PROBLEM TO WORK ON: Write out every entry exactly as it stands.

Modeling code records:
::::::::
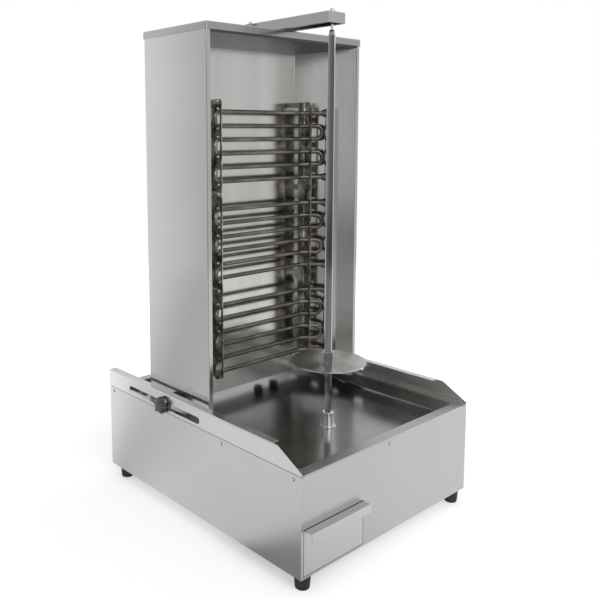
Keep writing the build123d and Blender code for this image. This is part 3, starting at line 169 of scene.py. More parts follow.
class Recipe:
    """The node tree of one finish or of the world."""

    def __init__(self, owner):
        owner.use_nodes = True
        self.tree = owner.node_tree
        self.tree.nodes.clear()

    def add(self, kind, settings=None, inputs=(), output=0):
        """One node: its settings first, then its sockets by number or name."""
        node = self.tree.nodes.new(kind)
        for key, value in (settings or {}).items():
            if key == "stops":
                set_stops(node.color_ramp, value)
            else:
                setattr(node, key, value)
        pairs = inputs.items() if isinstance(inputs, dict) else enumerate(inputs)
        for key, value in pairs:
            if isinstance(value, Wire):
                self.tree.links.new(value.socket, node.inputs[key])
            else:
                node.inputs[key].default_value = value
        return Wire(self, node.outputs[output] if len(node.outputs) else None)

    def place(self):
        """Object coordinates, in metres."""
        return self.add("ShaderNodeTexCoord", output="Object")

    def axis(self, vector, name):
        """One of a vector's three parts, X, Y or Z."""
        return self.add("ShaderNodeSeparateXYZ", inputs=[vector], output=name)

    def noise(self, factors, detail=2.0, roughness=0.5, vector=None):
        """Noise from 0 to 1 with its own frequency along X, Y and Z, or one for all three, in cycles
        per metre."""
        if isinstance(factors, float):
            factors = (factors, factors, factors)
        settings = {"operation": "MULTIPLY"}
        coords = self.add("ShaderNodeVectorMath", settings, [vector or self.place(), factors])
        sockets = {"Vector": coords, "Scale": 1.0, "Detail": detail, "Roughness": roughness}
        return self.add("ShaderNodeTexNoise", inputs=sockets)

    def ramp(self, value, stops):
        """A smooth scale of colours over a value."""
        return self.add("ShaderNodeValToRGB", {"stops": stops}, [value])

    def rise(self, value, low, high):
        """0 up to the low value, 1 from the high one, and a straight slope between them."""
        return self.ramp(value, [(low, 0.0), (high, 1.0)])

    def blend(self, factor, first, second):
        """A colour between two, by the factor."""
        settings = {"data_type": "RGBA"}
        return self.add("ShaderNodeMix", settings, {0: factor, 6: first, 7: second}, output=2)

    def surface(self, colour, rough, height, bump, distance, metallic=1.0, constants=None):
        """A Principled shader: colour, roughness and bump vary, and the rest is constant."""
        sockets = {"Strength": bump, "Distance": distance, "Height": height}
        normal = self.add("ShaderNodeBump", inputs=sockets)
        links = {"Base Color": colour, "Roughness": rough, "Normal": normal}
        inputs = {"Metallic": metallic, **(constants or {}), **links}
        self.output("Material", self.add("ShaderNodeBsdfPrincipled", inputs=inputs))

    def output(self, kind, shader):
        """The tree's Material or World output, fed by a shader."""
        self.add(f"ShaderNodeOutput{kind}", inputs={"Surface": shader})


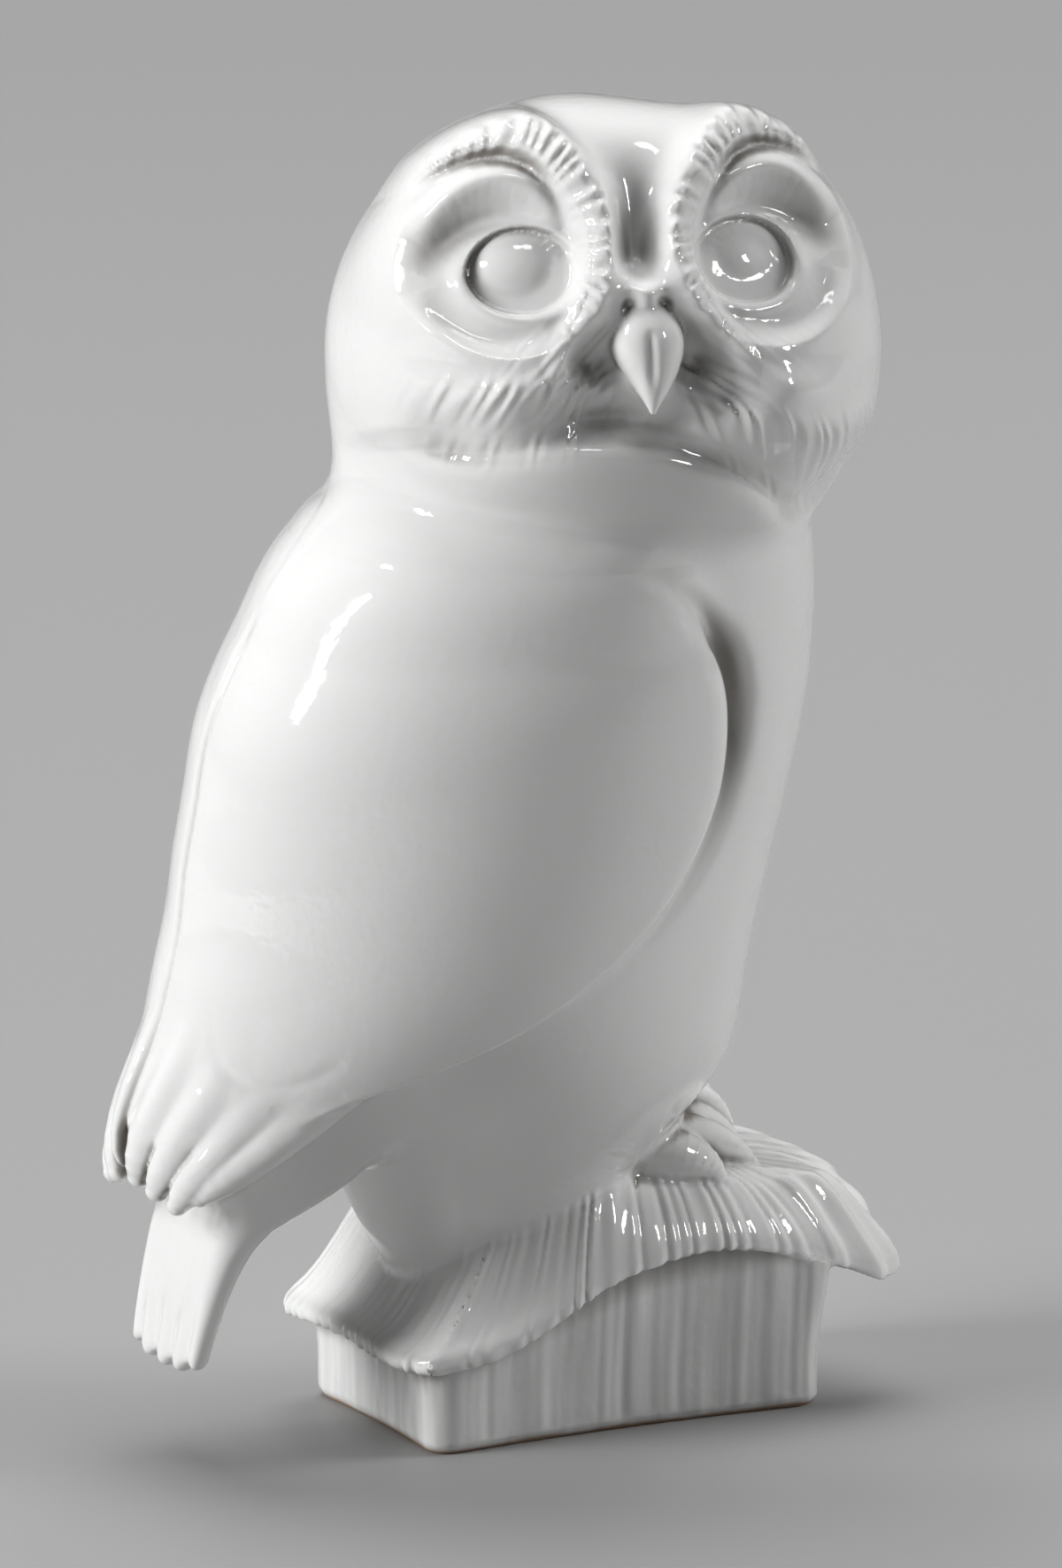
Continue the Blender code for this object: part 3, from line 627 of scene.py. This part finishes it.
# centre and half sizes of the ankle, then x, y, z, radius along each toe
FOOT_RIGHT = (
    ((-12.0, -9.0, 58.0), (9.0, 8.5, 9.0)),
    (
        ((-16.0, -10.0, 53.5, 6.0), (-18.8, -15.6, 52.2, 5.4), (-20.6, -20.2, 50.2, 3.6), (-21.4, -23.4, 47.0, 1.4)),
        ((-11.5, -14.0, 55.5, 5.8), (-12.8, -22.0, 53.8, 4.8), (-13.8, -29.0, 51.0, 3.4), (-14.2, -33.6, 48.0, 1.3)),
        ((-7.0, -16.0, 56.5, 5.2), (-6.2, -24.0, 55.6, 4.5), (-5.8, -30.6, 52.8, 3.0), (-5.8, -34.6, 49.8, 1.2)),
    ),
)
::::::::
TASK RESULT:
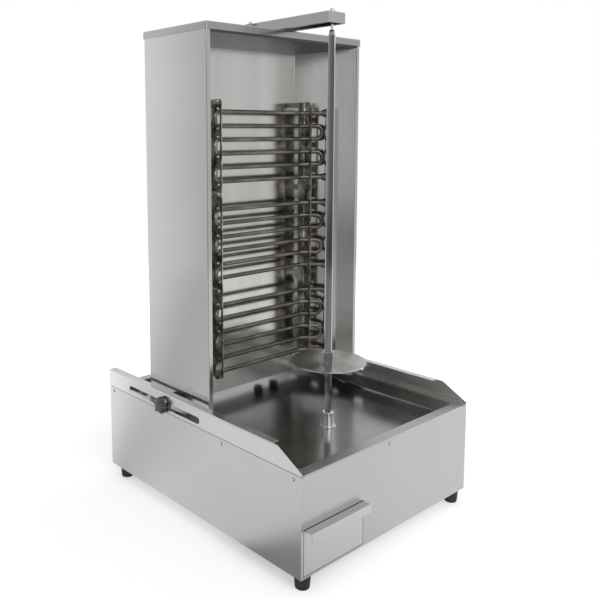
Keep writing the build123d and Blender code for this image. This is part 3, starting at line 169 of scene.py. More parts follow.
class Recipe:
    """The node tree of one finish or of the world."""

    def __init__(self, owner):
        owner.use_nodes = True
        self.tree = owner.node_tree
        self.tree.nodes.clear()

    def add(self, kind, settings=None, inputs=(), output=0):
        """One node: its settings first, then its sockets by number or name."""
        node = self.tree.nodes.new(kind)
        for key, value in (settings or {}).items():
            if key == "stops":
                set_stops(node.color_ramp, value)
            else:
                setattr(node, key, value)
        pairs = inputs.items() if isinstance(inputs, dict) else enumerate(inputs)
        for key, value in pairs:
            if isinstance(value, Wire):
                self.tree.links.new(value.socket, node.inputs[key])
            else:
                node.inputs[key].default_value = value
        return Wire(self, node.outputs[output] if len(node.outputs) else None)

    def place(self):
        """Object coordinates, in metres."""
        return self.add("ShaderNodeTexCoord", output="Object")

    def axis(self, vector, name):
        """One of a vector's three parts, X, Y or Z."""
        return self.add("ShaderNodeSeparateXYZ", inputs=[vector], output=name)

    def noise(self, factors, detail=2.0, roughness=0.5, vector=None):
        """Noise from 0 to 1 with its own frequency along X, Y and Z, or one for all three, in cycles
        per metre."""
        if isinstance(factors, float):
            factors = (factors, factors, factors)
        settings = {"operation": "MULTIPLY"}
        coords = self.add("ShaderNodeVectorMath", settings, [vector or self.place(), factors])
        sockets = {"Vector": coords, "Scale": 1.0, "Detail": detail, "Roughness": roughness}
        return self.add("ShaderNodeTexNoise", inputs=sockets)

    def ramp(self, value, stops):
        """A smooth scale of colours over a value."""
        return self.add("ShaderNodeValToRGB", {"stops": stops}, [value])

    def rise(self, value, low, high):
        """0 up to the low value, 1 from the high one, and a straight slope between them."""
        return self.ramp(value, [(low, 0.0), (high, 1.0)])

    def blend(self, factor, first, second):
        """A colour between two, by the factor."""
        settings = {"data_type": "RGBA"}
        return self.add("ShaderNodeMix", settings, {0: factor, 6: first, 7: second}, output=2)

    def surface(self, colour, rough, height, bump, distance, metallic=1.0, constants=None):
        """A Principled shader: colour, roughness and bump vary, and the rest is constant."""
        sockets = {"Strength": bump, "Distance": distance, "Height": height}
        normal = self.add("ShaderNodeBump", inputs=sockets)
        links = {"Base Color": colour, "Roughness": rough, "Normal": normal}
        inputs = {"Metallic": metallic, **(constants or {}), **links}
        self.output("Material", self.add("ShaderNodeBsdfPrincipled", inputs=inputs))

    def output(self, kind, shader):
        """The tree's Material or World output, fed by a shader."""
        self.add(f"ShaderNodeOutput{kind}", inputs={"Surface": shader})


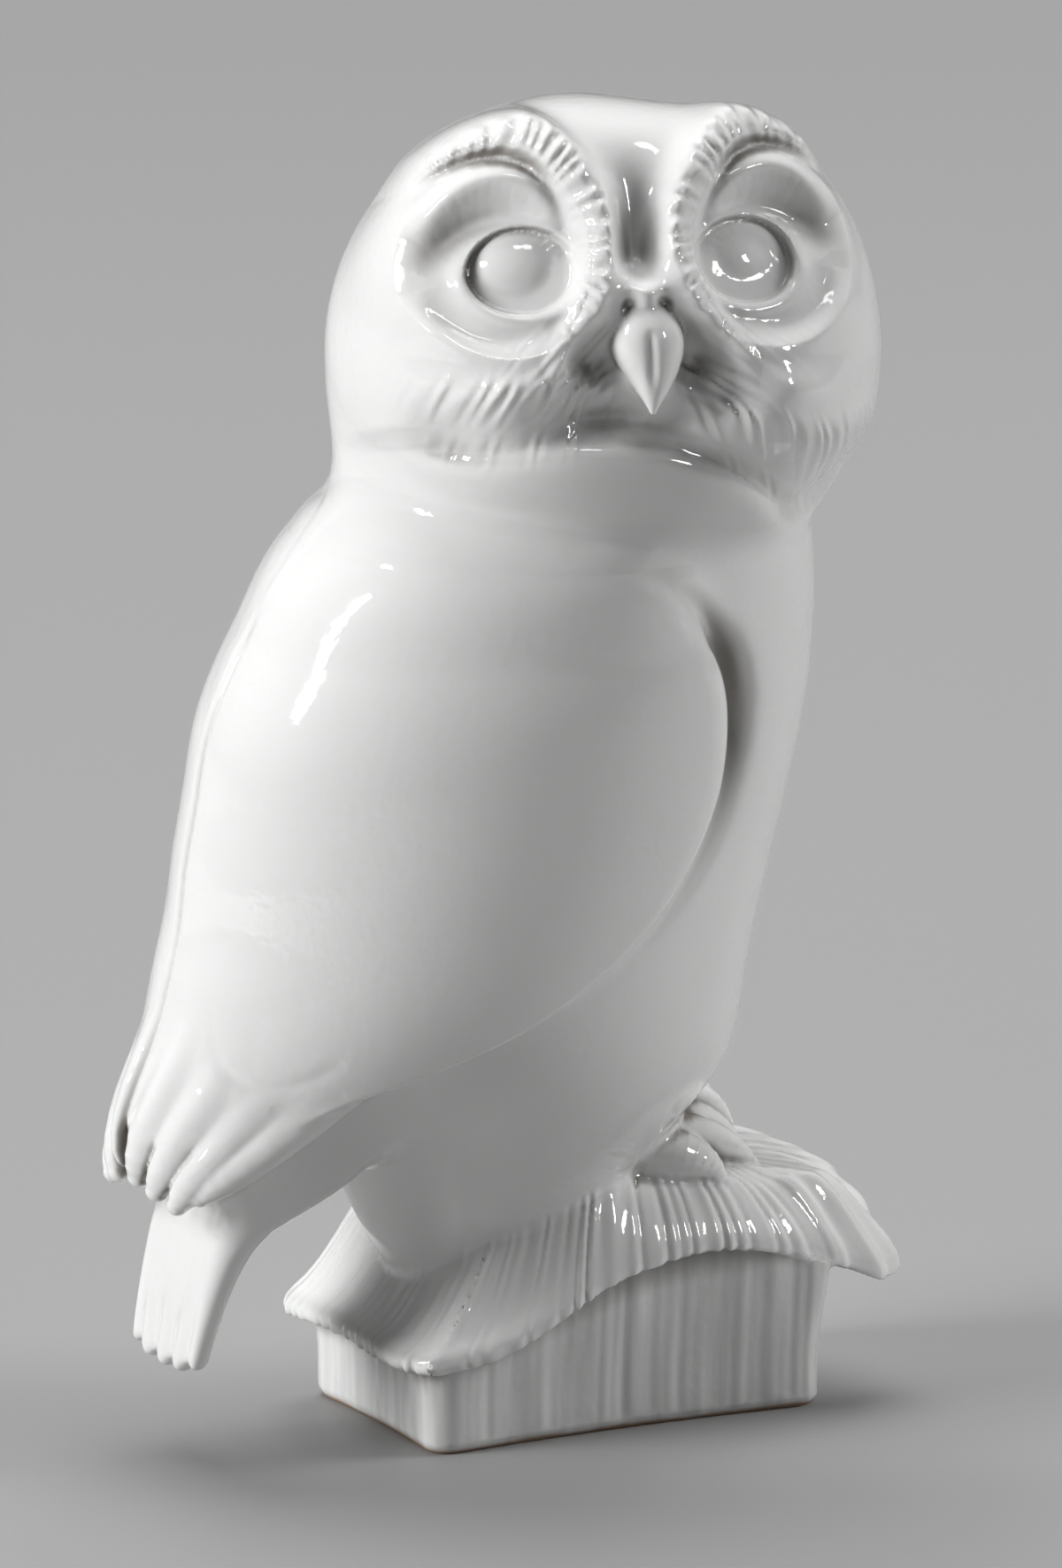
Continue the Blender code for this object: part 3, from line 627 of scene.py. This part finishes it.
# centre and half sizes of the ankle, then x, y, z, radius along each toe
FOOT_RIGHT = (
    ((-12.0, -9.0, 58.0), (9.0, 8.5, 9.0)),
    (
        ((-16.0, -10.0, 53.5, 6.0), (-18.8, -15.6, 52.2, 5.4), (-20.6, -20.2, 50.2, 3.6), (-21.4, -23.4, 47.0, 1.4)),
        ((-11.5, -14.0, 55.5, 5.8), (-12.8, -22.0, 53.8, 4.8), (-13.8, -29.0, 51.0, 3.4), (-14.2, -33.6, 48.0, 1.3)),
        ((-7.0, -16.0, 56.5, 5.2), (-6.2, -24.0, 55.6, 4.5), (-5.8, -30.6, 52.8, 3.0), (-5.8, -34.6, 49.8, 1.2)),
    ),
)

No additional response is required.